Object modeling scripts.
= = = = =
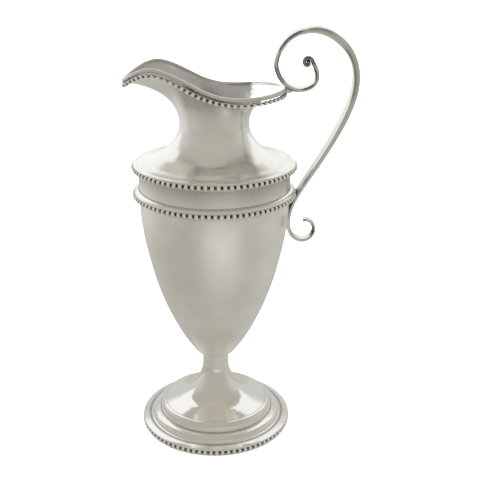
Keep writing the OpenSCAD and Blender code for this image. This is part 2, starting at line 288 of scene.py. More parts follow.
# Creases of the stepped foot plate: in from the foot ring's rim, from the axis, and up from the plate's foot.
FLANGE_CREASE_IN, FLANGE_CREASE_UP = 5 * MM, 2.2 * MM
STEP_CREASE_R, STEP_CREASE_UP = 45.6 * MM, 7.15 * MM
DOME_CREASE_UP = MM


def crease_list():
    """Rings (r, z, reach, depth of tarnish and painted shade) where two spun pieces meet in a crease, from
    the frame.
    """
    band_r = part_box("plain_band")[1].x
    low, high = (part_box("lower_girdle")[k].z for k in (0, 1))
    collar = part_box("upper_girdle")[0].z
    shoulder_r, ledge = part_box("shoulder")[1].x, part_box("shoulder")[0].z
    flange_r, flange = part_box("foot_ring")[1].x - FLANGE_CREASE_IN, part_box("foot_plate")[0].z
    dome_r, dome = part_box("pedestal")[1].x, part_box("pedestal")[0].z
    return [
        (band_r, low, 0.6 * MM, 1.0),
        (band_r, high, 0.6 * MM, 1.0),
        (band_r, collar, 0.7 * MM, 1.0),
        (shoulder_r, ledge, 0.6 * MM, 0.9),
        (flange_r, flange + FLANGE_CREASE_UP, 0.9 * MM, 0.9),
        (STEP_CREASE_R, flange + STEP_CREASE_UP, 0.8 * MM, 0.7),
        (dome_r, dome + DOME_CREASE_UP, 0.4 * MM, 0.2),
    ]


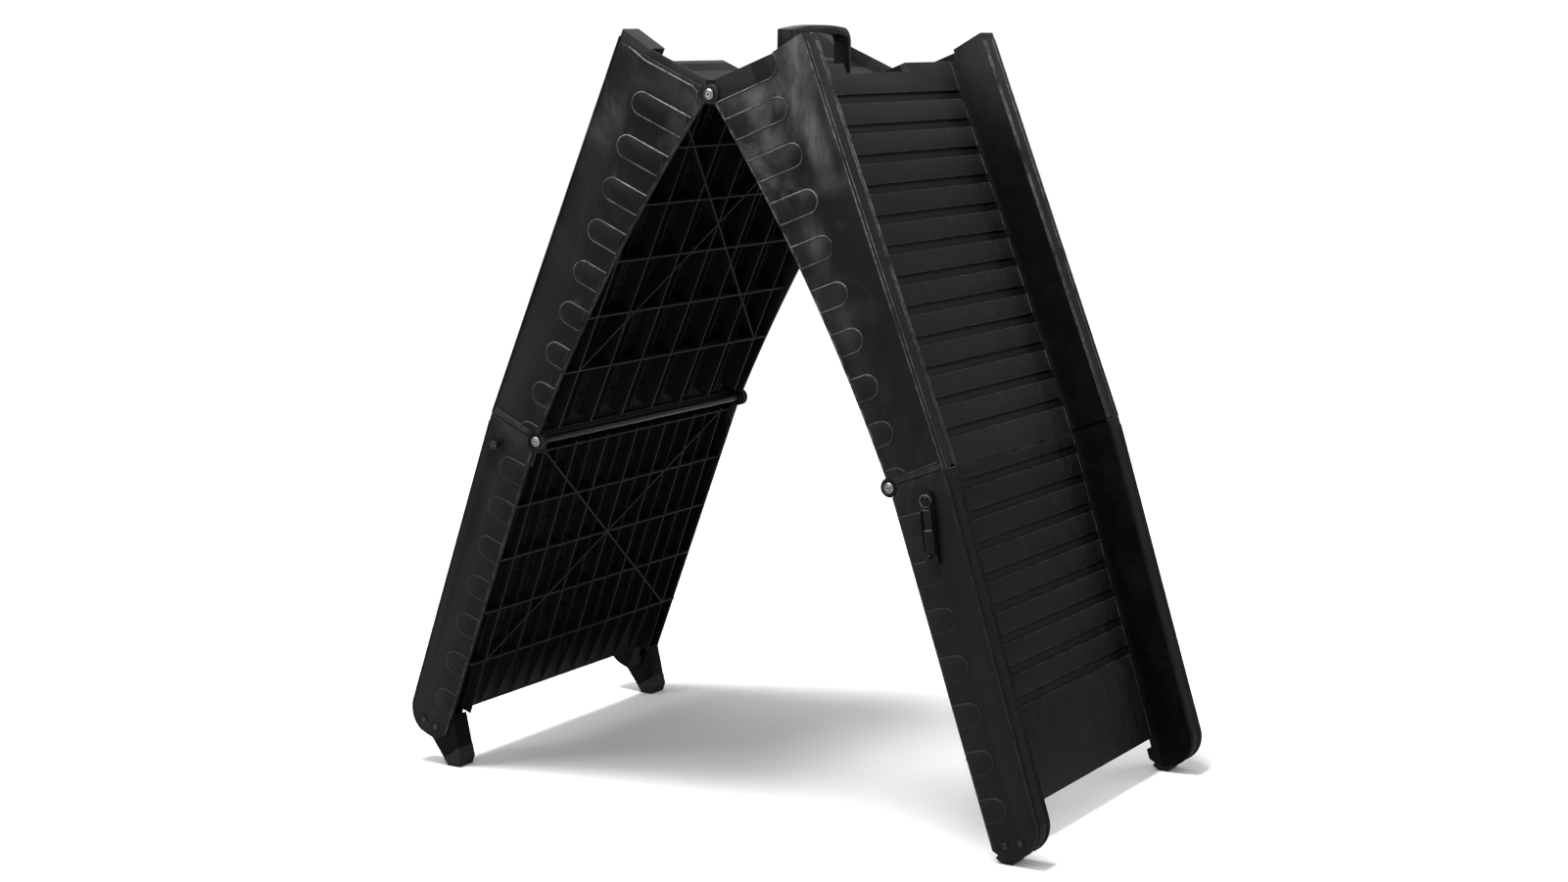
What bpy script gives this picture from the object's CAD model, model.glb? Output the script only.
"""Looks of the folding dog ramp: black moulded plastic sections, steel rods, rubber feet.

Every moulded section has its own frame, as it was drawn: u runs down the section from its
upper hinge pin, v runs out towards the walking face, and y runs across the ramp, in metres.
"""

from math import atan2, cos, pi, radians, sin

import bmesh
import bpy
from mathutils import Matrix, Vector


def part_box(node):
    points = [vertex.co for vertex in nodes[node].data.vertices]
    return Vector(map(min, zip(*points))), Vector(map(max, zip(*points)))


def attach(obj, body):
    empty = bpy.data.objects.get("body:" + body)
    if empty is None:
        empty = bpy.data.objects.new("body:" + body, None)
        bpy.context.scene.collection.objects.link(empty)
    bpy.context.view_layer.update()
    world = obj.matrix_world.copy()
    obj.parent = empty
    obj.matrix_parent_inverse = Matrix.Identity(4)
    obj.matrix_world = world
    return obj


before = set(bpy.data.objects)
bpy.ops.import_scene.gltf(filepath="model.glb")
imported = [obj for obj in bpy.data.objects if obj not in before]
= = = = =
WHAT THE TASK REQUIRES.
Each entry above is to be set down again in exactly the same words.

RESULT OF THE TASK.
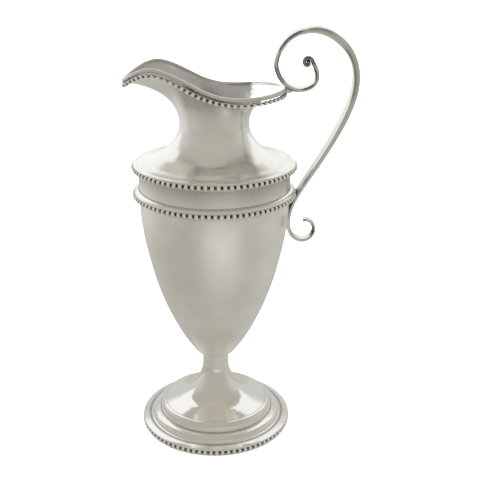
Keep writing the OpenSCAD and Blender code for this image. This is part 2, starting at line 288 of scene.py. More parts follow.
# Creases of the stepped foot plate: in from the foot ring's rim, from the axis, and up from the plate's foot.
FLANGE_CREASE_IN, FLANGE_CREASE_UP = 5 * MM, 2.2 * MM
STEP_CREASE_R, STEP_CREASE_UP = 45.6 * MM, 7.15 * MM
DOME_CREASE_UP = MM


def crease_list():
    """Rings (r, z, reach, depth of tarnish and painted shade) where two spun pieces meet in a crease, from
    the frame.
    """
    band_r = part_box("plain_band")[1].x
    low, high = (part_box("lower_girdle")[k].z for k in (0, 1))
    collar = part_box("upper_girdle")[0].z
    shoulder_r, ledge = part_box("shoulder")[1].x, part_box("shoulder")[0].z
    flange_r, flange = part_box("foot_ring")[1].x - FLANGE_CREASE_IN, part_box("foot_plate")[0].z
    dome_r, dome = part_box("pedestal")[1].x, part_box("pedestal")[0].z
    return [
        (band_r, low, 0.6 * MM, 1.0),
        (band_r, high, 0.6 * MM, 1.0),
        (band_r, collar, 0.7 * MM, 1.0),
        (shoulder_r, ledge, 0.6 * MM, 0.9),
        (flange_r, flange + FLANGE_CREASE_UP, 0.9 * MM, 0.9),
        (STEP_CREASE_R, flange + STEP_CREASE_UP, 0.8 * MM, 0.7),
        (dome_r, dome + DOME_CREASE_UP, 0.4 * MM, 0.2),
    ]


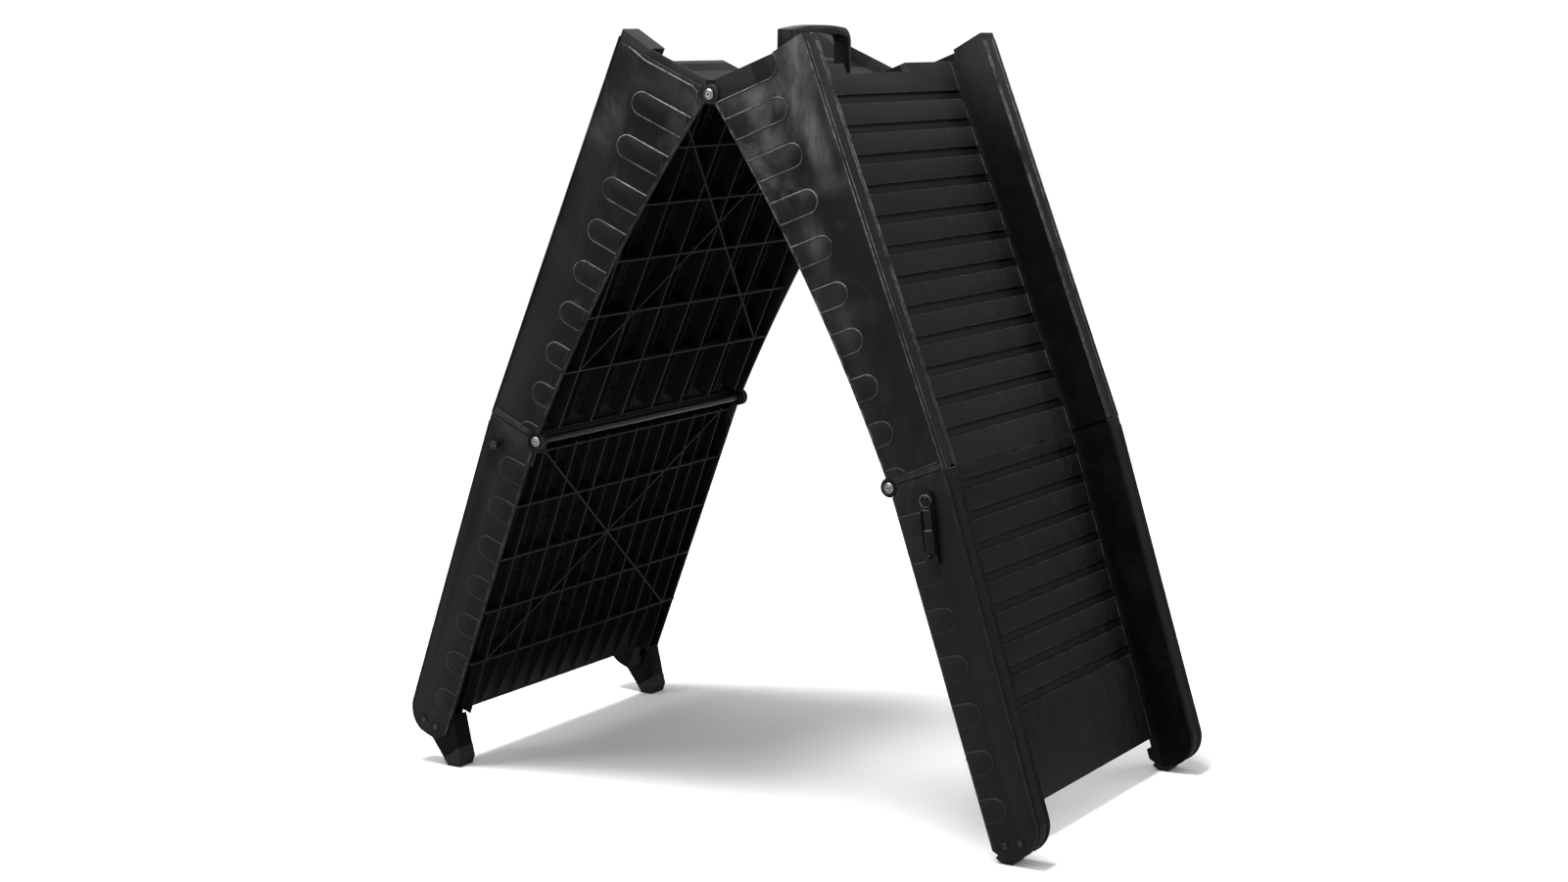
What bpy script gives this picture from the object's CAD model, model.glb? Output the script only.
"""Looks of the folding dog ramp: black moulded plastic sections, steel rods, rubber feet.

Every moulded section has its own frame, as it was drawn: u runs down the section from its
upper hinge pin, v runs out towards the walking face, and y runs across the ramp, in metres.
"""

from math import atan2, cos, pi, radians, sin

import bmesh
import bpy
from mathutils import Matrix, Vector


def part_box(node):
    points = [vertex.co for vertex in nodes[node].data.vertices]
    return Vector(map(min, zip(*points))), Vector(map(max, zip(*points)))


def attach(obj, body):
    empty = bpy.data.objects.get("body:" + body)
    if empty is None:
        empty = bpy.data.objects.new("body:" + body, None)
        bpy.context.scene.collection.objects.link(empty)
    bpy.context.view_layer.update()
    world = obj.matrix_world.copy()
    obj.parent = empty
    obj.matrix_parent_inverse = Matrix.Identity(4)
    obj.matrix_world = world
    return obj


before = set(bpy.data.objects)
bpy.ops.import_scene.gltf(filepath="model.glb")
imported = [obj for obj in bpy.data.objects if obj not in before]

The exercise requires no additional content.